* **PROBLEM DESCRIPTION**
Please copy every line of the records below that holds the word "bends".

(Structured object records)
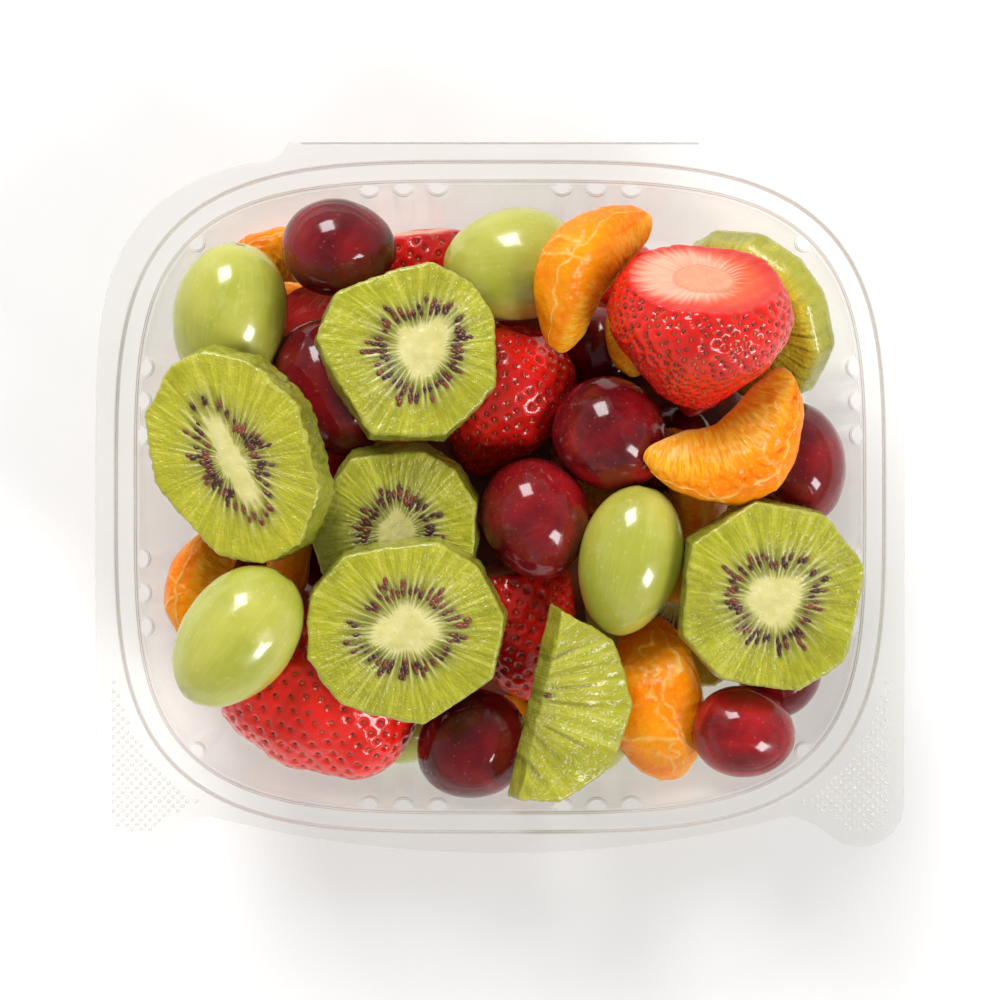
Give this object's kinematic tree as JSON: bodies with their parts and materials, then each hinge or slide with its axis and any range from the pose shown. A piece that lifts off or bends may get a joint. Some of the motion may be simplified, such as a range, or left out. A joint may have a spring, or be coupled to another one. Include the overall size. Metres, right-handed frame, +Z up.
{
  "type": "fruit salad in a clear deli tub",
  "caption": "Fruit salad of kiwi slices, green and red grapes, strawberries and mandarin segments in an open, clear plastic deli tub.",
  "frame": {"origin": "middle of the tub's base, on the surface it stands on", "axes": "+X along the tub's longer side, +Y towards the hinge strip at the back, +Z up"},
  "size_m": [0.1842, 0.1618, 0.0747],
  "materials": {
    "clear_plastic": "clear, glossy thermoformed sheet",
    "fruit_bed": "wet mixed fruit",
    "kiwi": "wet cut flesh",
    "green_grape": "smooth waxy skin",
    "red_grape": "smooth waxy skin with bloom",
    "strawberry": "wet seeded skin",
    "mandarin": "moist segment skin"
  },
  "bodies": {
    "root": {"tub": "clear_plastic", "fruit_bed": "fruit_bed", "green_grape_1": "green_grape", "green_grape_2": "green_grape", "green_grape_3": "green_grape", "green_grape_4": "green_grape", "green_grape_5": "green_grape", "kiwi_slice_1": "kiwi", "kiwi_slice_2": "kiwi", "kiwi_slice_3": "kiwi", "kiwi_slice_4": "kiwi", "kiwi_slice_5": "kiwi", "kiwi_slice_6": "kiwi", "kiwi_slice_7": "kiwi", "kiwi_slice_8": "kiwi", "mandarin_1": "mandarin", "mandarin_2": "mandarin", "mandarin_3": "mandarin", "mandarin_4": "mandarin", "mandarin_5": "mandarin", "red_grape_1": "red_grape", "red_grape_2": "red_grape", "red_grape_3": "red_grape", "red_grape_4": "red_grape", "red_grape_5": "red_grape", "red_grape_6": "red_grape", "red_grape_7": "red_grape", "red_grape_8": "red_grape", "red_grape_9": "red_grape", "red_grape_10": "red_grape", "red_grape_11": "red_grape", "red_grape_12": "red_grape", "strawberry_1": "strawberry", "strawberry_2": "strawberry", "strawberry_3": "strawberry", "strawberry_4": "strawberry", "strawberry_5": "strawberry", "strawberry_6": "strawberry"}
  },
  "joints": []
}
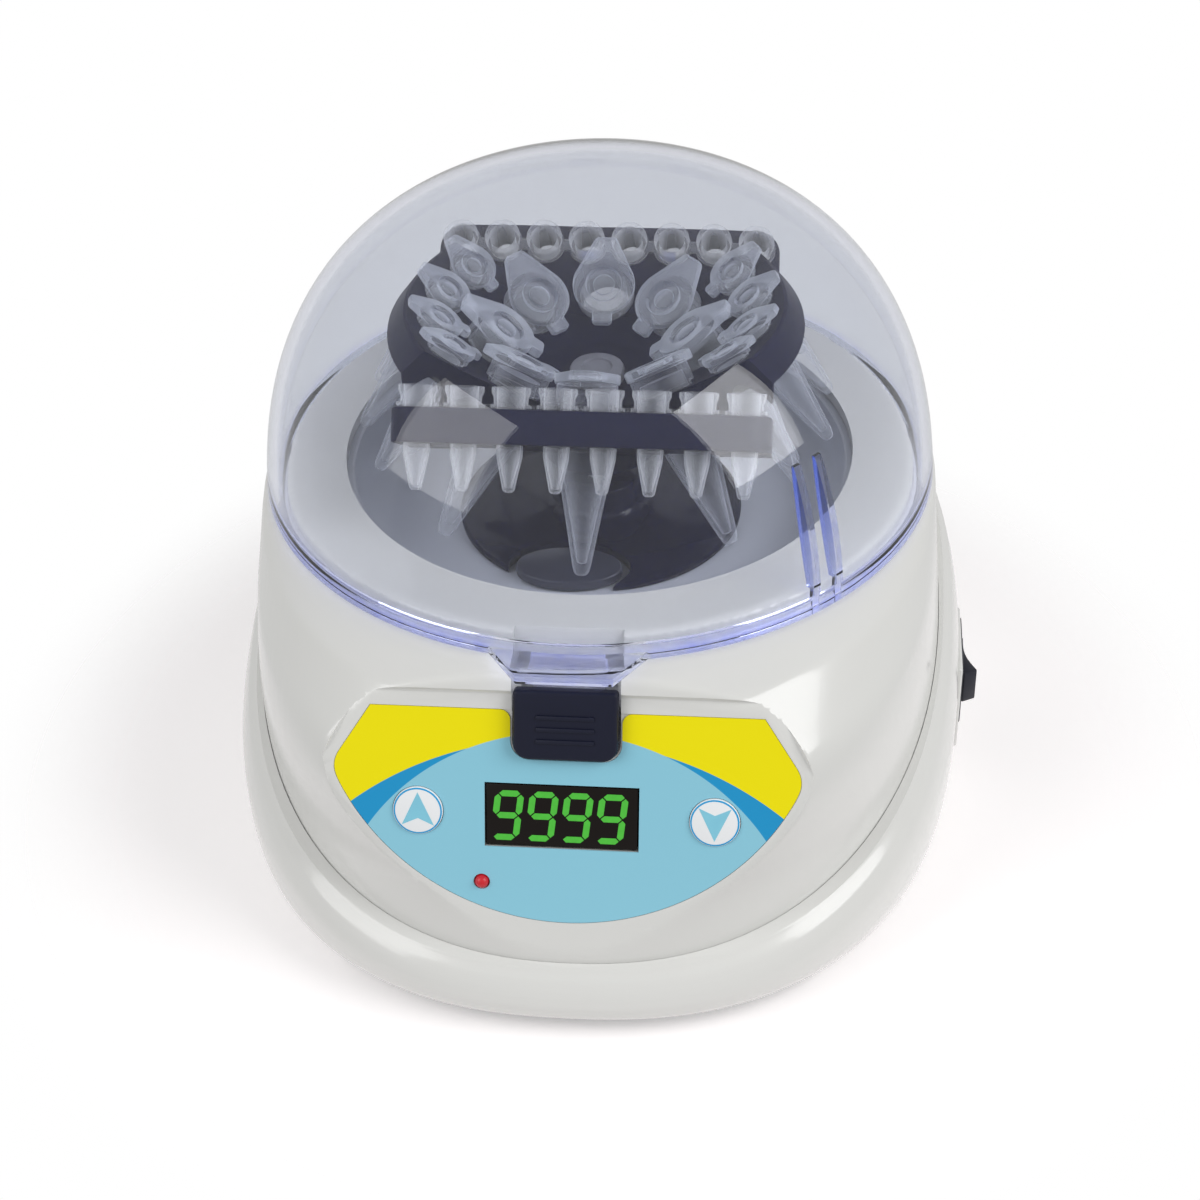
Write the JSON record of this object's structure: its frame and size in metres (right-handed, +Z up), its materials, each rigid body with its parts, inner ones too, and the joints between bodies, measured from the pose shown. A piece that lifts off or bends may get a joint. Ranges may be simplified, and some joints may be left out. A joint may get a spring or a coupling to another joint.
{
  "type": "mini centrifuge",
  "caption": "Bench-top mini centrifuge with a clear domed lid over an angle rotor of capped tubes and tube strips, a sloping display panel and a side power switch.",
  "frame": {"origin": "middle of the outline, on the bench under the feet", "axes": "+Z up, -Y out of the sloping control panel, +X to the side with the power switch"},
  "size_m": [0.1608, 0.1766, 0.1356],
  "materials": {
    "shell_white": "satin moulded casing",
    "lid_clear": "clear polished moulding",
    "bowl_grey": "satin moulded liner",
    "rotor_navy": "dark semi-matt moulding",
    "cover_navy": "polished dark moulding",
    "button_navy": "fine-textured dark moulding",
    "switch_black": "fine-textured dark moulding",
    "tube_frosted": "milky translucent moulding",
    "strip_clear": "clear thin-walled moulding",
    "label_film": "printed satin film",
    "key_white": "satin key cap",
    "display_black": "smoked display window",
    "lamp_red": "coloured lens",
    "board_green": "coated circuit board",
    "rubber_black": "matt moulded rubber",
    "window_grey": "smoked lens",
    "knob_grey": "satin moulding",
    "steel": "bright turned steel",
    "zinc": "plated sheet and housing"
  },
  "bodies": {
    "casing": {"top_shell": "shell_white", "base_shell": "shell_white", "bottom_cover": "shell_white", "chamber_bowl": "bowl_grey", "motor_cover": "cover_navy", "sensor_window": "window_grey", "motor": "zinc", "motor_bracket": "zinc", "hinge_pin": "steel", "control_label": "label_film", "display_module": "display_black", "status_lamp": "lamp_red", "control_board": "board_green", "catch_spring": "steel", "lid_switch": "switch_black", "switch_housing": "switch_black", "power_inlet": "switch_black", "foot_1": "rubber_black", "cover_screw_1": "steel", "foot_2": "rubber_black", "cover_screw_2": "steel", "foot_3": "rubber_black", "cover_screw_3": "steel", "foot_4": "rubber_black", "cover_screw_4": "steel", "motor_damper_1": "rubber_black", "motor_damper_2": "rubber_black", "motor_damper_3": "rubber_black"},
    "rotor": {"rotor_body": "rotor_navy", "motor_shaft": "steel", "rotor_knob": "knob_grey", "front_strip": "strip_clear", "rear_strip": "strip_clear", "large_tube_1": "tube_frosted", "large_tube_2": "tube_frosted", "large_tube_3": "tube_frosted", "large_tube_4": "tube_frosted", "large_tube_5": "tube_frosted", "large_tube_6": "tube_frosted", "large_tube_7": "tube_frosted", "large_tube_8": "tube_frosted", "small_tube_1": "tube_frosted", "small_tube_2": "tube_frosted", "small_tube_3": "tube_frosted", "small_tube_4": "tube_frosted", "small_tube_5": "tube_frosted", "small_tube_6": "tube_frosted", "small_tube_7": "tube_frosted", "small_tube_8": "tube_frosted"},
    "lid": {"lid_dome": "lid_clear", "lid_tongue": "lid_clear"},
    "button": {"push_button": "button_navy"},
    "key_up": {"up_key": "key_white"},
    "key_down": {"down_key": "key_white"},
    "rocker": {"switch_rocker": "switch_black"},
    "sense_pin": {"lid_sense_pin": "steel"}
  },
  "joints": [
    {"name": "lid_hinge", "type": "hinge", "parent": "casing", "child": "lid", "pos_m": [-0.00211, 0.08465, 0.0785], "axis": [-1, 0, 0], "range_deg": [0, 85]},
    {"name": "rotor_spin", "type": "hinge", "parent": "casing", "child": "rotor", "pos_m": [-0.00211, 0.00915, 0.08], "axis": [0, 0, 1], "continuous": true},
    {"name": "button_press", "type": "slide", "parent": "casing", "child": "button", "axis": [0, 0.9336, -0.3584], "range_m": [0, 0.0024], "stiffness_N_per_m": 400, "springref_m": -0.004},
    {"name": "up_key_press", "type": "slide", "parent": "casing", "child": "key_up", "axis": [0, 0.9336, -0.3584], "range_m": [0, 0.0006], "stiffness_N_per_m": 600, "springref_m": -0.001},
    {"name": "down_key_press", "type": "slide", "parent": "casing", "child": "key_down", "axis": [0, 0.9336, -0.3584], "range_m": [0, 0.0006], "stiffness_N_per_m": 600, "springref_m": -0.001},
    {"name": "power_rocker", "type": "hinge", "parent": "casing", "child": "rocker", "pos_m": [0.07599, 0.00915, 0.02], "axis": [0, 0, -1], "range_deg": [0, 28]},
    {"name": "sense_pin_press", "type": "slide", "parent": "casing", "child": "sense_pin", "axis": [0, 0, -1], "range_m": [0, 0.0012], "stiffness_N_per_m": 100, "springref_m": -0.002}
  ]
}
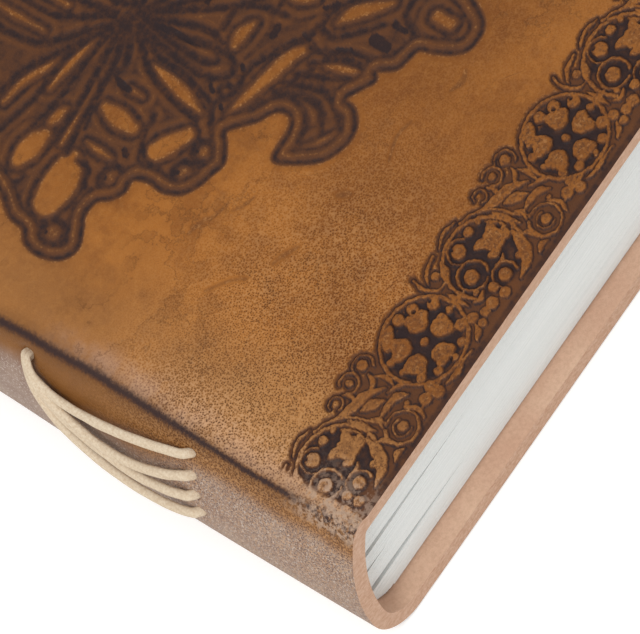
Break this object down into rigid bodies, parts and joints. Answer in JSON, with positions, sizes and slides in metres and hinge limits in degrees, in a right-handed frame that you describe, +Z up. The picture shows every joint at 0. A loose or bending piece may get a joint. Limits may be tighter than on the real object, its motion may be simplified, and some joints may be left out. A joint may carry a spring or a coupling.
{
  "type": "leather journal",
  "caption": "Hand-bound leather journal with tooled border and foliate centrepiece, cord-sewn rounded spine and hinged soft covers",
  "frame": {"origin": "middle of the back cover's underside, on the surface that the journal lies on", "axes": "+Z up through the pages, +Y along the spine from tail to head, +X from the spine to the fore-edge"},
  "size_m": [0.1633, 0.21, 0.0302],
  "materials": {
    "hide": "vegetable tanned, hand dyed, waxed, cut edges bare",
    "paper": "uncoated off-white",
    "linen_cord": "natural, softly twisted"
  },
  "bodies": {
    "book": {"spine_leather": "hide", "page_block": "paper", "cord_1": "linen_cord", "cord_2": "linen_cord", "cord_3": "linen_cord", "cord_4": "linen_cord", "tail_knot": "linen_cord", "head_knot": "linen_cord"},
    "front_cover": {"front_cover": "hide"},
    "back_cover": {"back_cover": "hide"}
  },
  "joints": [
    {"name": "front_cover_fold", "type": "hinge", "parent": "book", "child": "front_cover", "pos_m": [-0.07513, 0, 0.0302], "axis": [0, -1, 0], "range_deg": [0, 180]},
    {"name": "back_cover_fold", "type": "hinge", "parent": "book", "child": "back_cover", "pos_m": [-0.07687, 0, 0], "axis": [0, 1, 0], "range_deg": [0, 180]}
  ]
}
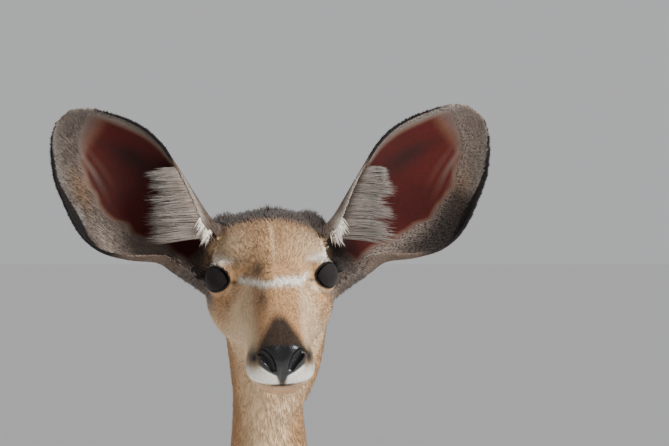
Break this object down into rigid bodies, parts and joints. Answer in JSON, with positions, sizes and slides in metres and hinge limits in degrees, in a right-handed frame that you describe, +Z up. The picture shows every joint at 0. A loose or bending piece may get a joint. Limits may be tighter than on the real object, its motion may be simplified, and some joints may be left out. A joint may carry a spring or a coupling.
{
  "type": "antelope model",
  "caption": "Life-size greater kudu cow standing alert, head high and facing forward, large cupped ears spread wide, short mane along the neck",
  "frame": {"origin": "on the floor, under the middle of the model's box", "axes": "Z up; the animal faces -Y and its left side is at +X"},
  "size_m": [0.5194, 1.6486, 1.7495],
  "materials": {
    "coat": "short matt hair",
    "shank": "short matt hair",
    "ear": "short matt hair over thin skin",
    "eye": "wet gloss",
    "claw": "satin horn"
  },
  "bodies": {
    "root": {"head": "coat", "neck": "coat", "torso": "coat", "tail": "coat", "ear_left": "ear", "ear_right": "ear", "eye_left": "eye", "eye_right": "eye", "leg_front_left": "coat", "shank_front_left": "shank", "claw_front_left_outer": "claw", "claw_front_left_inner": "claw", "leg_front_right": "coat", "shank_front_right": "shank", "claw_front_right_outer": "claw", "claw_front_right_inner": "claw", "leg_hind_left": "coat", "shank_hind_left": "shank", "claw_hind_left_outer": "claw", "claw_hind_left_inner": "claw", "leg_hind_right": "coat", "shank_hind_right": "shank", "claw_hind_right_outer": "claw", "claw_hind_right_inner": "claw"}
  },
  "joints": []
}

* **EXERCISE RESULT**
Give this object's kinematic tree as JSON: bodies with their parts and materials, then each hinge or slide with its axis and any range from the pose shown. A piece that lifts off or bends may get a joint. Some of the motion may be simplified, such as a range, or left out. A joint may have a spring, or be coupled to another one. Include the overall size. Metres, right-handed frame, +Z up.
Write the JSON record of this object's structure: its frame and size in metres (right-handed, +Z up), its materials, each rigid body with its parts, inner ones too, and the joints between bodies, measured from the pose shown. A piece that lifts off or bends may get a joint. Ranges may be simplified, and some joints may be left out. A joint may get a spring or a coupling to another joint.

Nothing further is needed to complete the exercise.